Hz. Peygamber (s.a.s.), her işte itidal üzere olmuştur. Aşırılıklar, Kutlu Nebinin hayatında hiç yer bulmamış, O’nun ümmeti de ‘orta ümmet’ olarak nitelendirilmiştir (Bakara, 2/143). Ümmeti için yegâne örnek olan Kerim Elçi, sevinçli hallerinde de üzüntülü zamanlarında da bu tavrını hep korumuştur. Ebedî âlemi kazanmayı, Rabbanî hoşnutluğa ermeyi gaye edinen her mümin de imtihan edilmenin bir gereği olarak saadetini de elem ve kederini de nebevi duruş ekseninde olgunluk ve sükûnet içerisinde karşılamalıdır.

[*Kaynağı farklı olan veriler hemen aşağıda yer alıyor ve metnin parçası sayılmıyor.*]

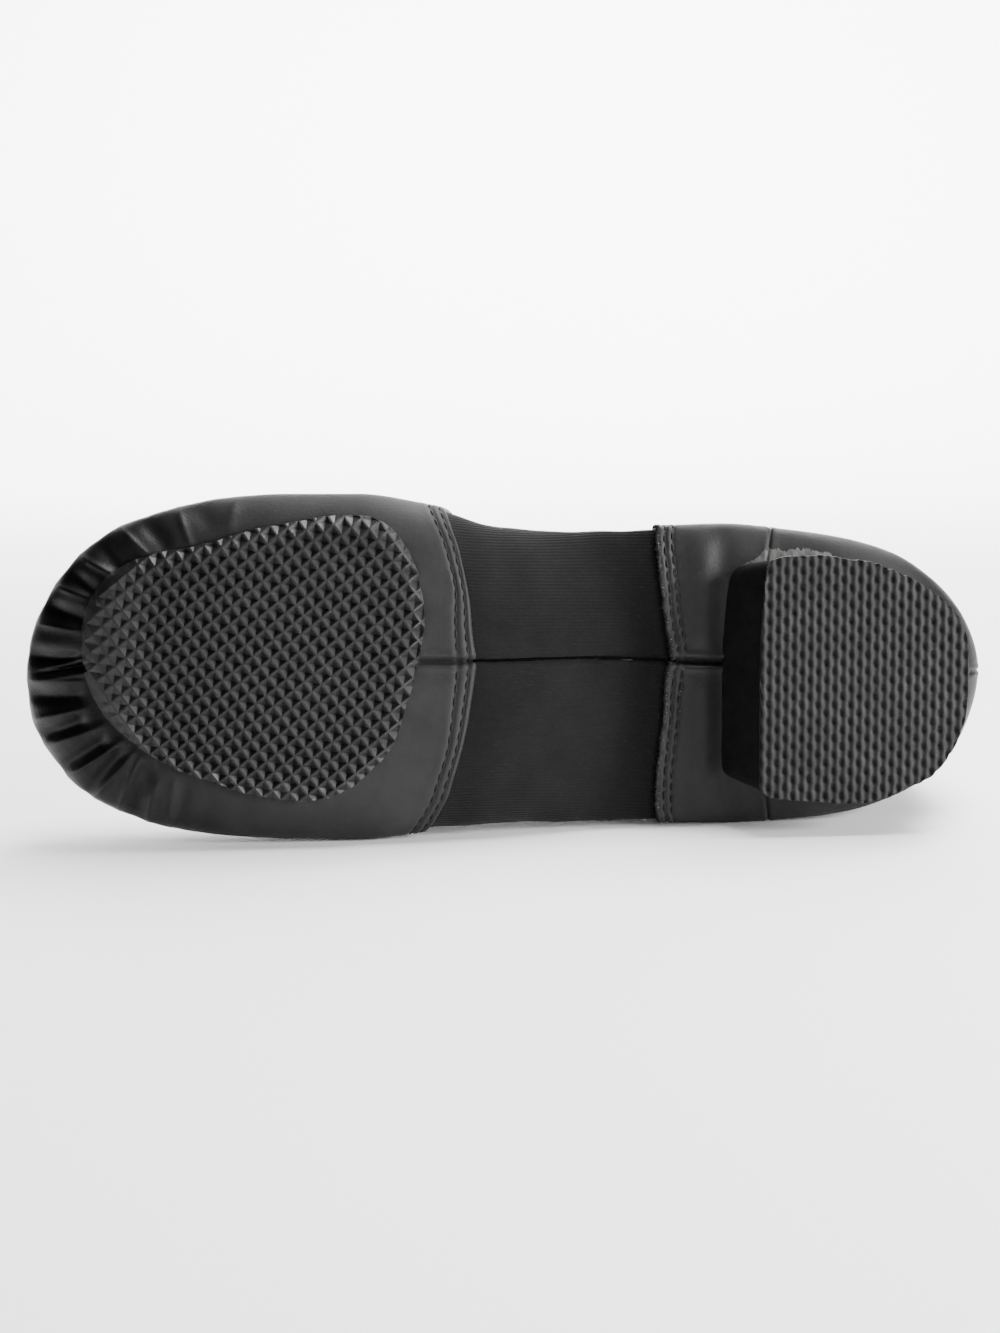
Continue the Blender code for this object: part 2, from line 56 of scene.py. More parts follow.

Manevî değerleri geri plana iten, hazcı ve madde odaklı hayatı önceleyen modernitenin, günümüz insanlarını bir kısım ruhî-manevî bunalımlarla yüz yüze bıraktığı bir gerçektir. Hayatı yaşamayı, insanı değerli kılan paylaşım ve diğerkâmlıktan yoksun şekilde yalnızca haz ve zevkten ibaret gören bu eğilimin neden olduğu bunalımlardan çıkış yolu arandığı da bir gerçektir. Dinî ve ahlakî değerlerin yaygınlaşması elbette önemlidir ve öncelikli bir husustur. Bu bağlamda Başkanlığımızın yurtiçi ve yurtdışı teşkilatlarınca bilgi, hikmet ve ahlak eksenli değerler eğitimine yönelik yürüttüğü faaliyetlerinin insanımızdan ilgi ve takdir görmüş olması oldukça sevindiricidir.

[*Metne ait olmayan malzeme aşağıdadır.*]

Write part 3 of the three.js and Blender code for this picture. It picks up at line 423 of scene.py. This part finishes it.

Hakkında olumlu tepkiler aldığımız gerek İbn Rüşd özel sayısı gerekse ilmî birikimimize anlamlı katkılar sunan diğer sayılarıyla Dergimizin bu sayısında yer alan; Mehmet Malkoç’un “Mâtürîdî’de Ahiret Âlemi İnancının Temellendirilmesi”; Muhammet Vehbi Dereli’nin “İşârî Tefsir Anlaşışına İlişkin Bazı Mülahazalar”; Şaban Karasakal’ın “Kâ’bu’l-Ahbâr ve Rivayet Tefsirindeki Yeri”; Hikmet Koçyiğit’in “Kur’an’da Toplumsal Bir Güç Olarak Şöhret -Hz. İbrahim Örneği-”; Bayram Köseoğlu’nun “Kur’an’ın Nüzulü Döneminde Ehl-i Kitapla İlişkilerin Kur’an Metnindeki Yansımaları”; Hüseyin Güneş’in “Aile Bireylerinin Ölümü Karşısında Hz. Muhammed’in Tutumu”; Bedri Katipoğlu’nun “İnsandaki Zihinsel Yetenekler ve Bazı Zihinsel Bozuklukların Oluşmasında ve Tedavisinde Dinî Değerlerin Önemi”; Özcan Güngör’ün “Amerika’daki Türk Gençleri İçin Cami ve Dinî Sosyalleşme (Nev Jersey Örneği)” ve İsmail Pırlanta’nın “Sahihi Müslim’de Geçen Namazla İlgili Hadislerin Işığında Hz. Peygamber’in Uygulamaları” adlı makalelerinin ilmi müktesebatımıza yeni katkılar sunmasını ümit ediyor, gelecek sayıda tekrar birlikte olmayı diliyorum.